*Written exercise:* Beginning with the first line of the entries below, quote each line until you reach and include the line with "at each point.".
#### Dataset records
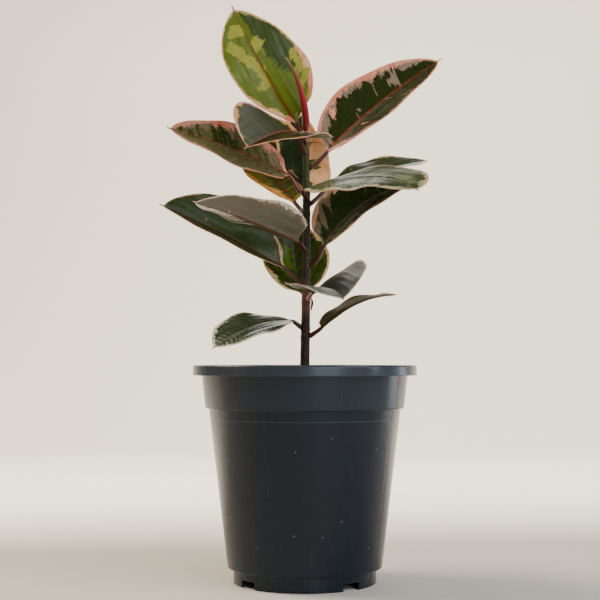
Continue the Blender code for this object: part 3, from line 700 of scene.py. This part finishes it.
def blade_rings(leaf, number):
    """Closed sections of the blade, with what the colours need to know at each point.

    "veins" holds how far along the lateral veins lie, and the distances from midrib and margin.
    "blade" holds the side (1 above, 0 beneath), the place along the blade and the pale margin's width.
    "patches" holds how strongly lighter, pale and margin colour are called for there.
    """
    length = (leaf.tip - leaf.base).length
    alongs = [0.5 - 0.5 * math.cos(math.pi * step / BLADE_RINGS) for step in range(BLADE_RINGS + 1)]
    rows = [blade_row(leaf, along) for along in alongs]
    rings, veins, blade, patches = [], [], [], []
    for row_number, (along, row) in enumerate(zip(alongs, rows)):
        before = rows[max(row_number - 1, 0)]
        after = rows[min(row_number + 1, BLADE_RINGS)]
        narrow = min(half_width(leaf, along, half) for half in (0, 1))
        rib = RIB_DEPTH * (1 - RIB_TAPER * along) * min(narrow / NARROW, 1.0)
        groove = GROOVE_DEPTH * min(narrow / NARROW, 1.0)
        upper, lower, place, state, wanted = [], [], [], [], []
        for column, (point, offset, edge) in enumerate(row):
            right = row[min(column + 1, len(row) - 1)][0] - row[max(column - 1, 0)][0]
            normal = right.cross(after[column][0] - before[column][0]).normalized()
            close = math.exp(-(offset / RIB_SPREAD) ** 2)
            thickness = MARGIN_THICKNESS
            thickness += (BLADE_THICKNESS - MARGIN_THICKNESS) * min(edge / MARGIN_REACH, 1.0)
            upper.append(point - normal * (groove * close))
            lower.append(point - normal * (thickness + rib * close))
            run = along * length - VEIN_SLANT * abs(offset) - VEIN_BEND * offset ** 2
            place.append((run + LEAF_SHIFT * number, offset, edge))
            state.append((along, between(leaf.right if offset > 0 else leaf.left, along)))
            wanted.append(patch_strengths(leaf, run / length, offset / (abs(offset) + edge)))
        section = upper + lower[::-1]
        if along < BLEND_END:
            _, right, up = midrib_frame(leaf, along)
            centre = midrib_point(leaf, along) - up * STALK_DROP
            round_section = stalk_ring(centre, right, up, STALK_RADIUS, len(section))
            share = (along / BLEND_END) ** BLEND_CURVE
            section = [start.lerp(end, share) for start, end in zip(round_section, section)]
        rings.append(section)
        veins += place + place[::-1]
        blade += [(1.0, *values) for values in state] + [(0.0, *values) for values in state[::-1]]
        patches += wanted + wanted[::-1]
    return rings, veins, blade, patches


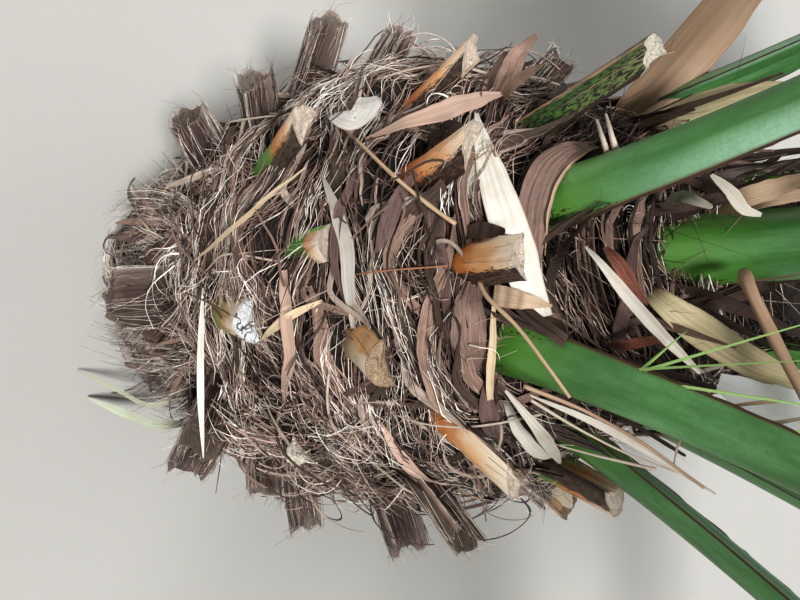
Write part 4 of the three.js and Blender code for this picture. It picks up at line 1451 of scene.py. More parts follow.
# Gaps between the stalks at the viewer's side, where torn sheaths stand: azimuth and height
CROWN_GAPS = [
    (-24, 0.785), (-20, 0.8), (9, 0.825), (13, 0.8),
    (17, 0.79), (21, 0.765), (40, 0.72), (45, 0.735), (50, 0.74), (56, 0.73), (61, 0.725), (67, 0.715),
    (-50, 0.75), (-76, 0.725), (-82, 0.72), (90, 0.72), (98, 0.73),
]


def crown_sheaths(rng):
    """Torn sheaths that stand up between the stalks round the heart, cupped and tapering to ragged tips."""
    far = [rng.uniform(100, 262, FAR_SHEATHS), rng.uniform(*STANDING_HEIGHTS, FAR_SHEATHS)]
    azimuth, height = np.append(np.array(CROWN_GAPS).T, far, axis=1)
    total = len(azimuth)
    side, out = sideways(azimuth), outward(azimuth)
    lead = unit(UP + out * spread(rng, 0.02, 0.38, total) + side * scatter(rng, 0, 0.12, total))
    t = steps(STANDING_STATIONS)
    length = spread(rng, *STANDING_LENGTHS, total)
    bend = side * scatter(rng, 0, 0.15, total) + out * scatter(rng, 0.05, 0.12, total)
    start = on_trunk(azimuth, height, -0.012)
    points = start[:, None] + lead[:, None] * column(length * t) + bend[:, None] * column(length * t**2)
    broad = ragged_widths(spread(rng, *STANDING_WIDTHS, total) * (1 - 0.8 * t**2.2), t, 0.22, 6, 37)
    turn = scatter(rng, 0, 0.3, total) + scatter(rng, 0, 0.5, total) * t
    rings = sweep(points, out[:, None], lens(6, 1.6), broad, 0.0015, turn)
    return rings, 0.2 * t, sheath_tint(rng, azimuth, height)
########
*Task result:*
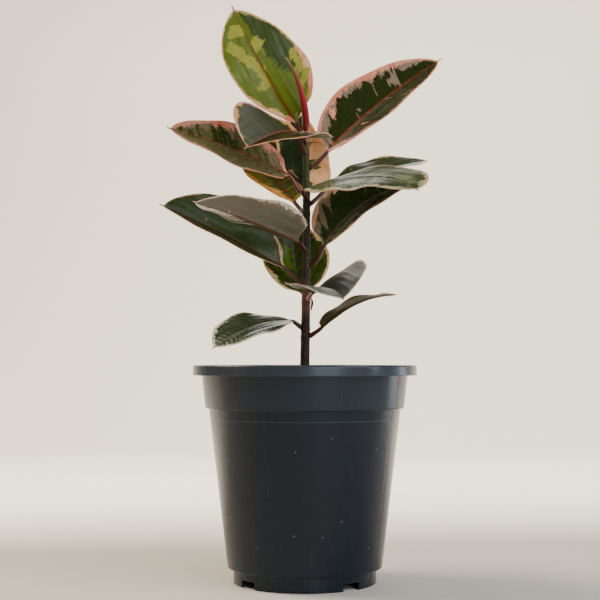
Continue the Blender code for this object: part 3, from line 700 of scene.py. This part finishes it.
def blade_rings(leaf, number):
    """Closed sections of the blade, with what the colours need to know at each point.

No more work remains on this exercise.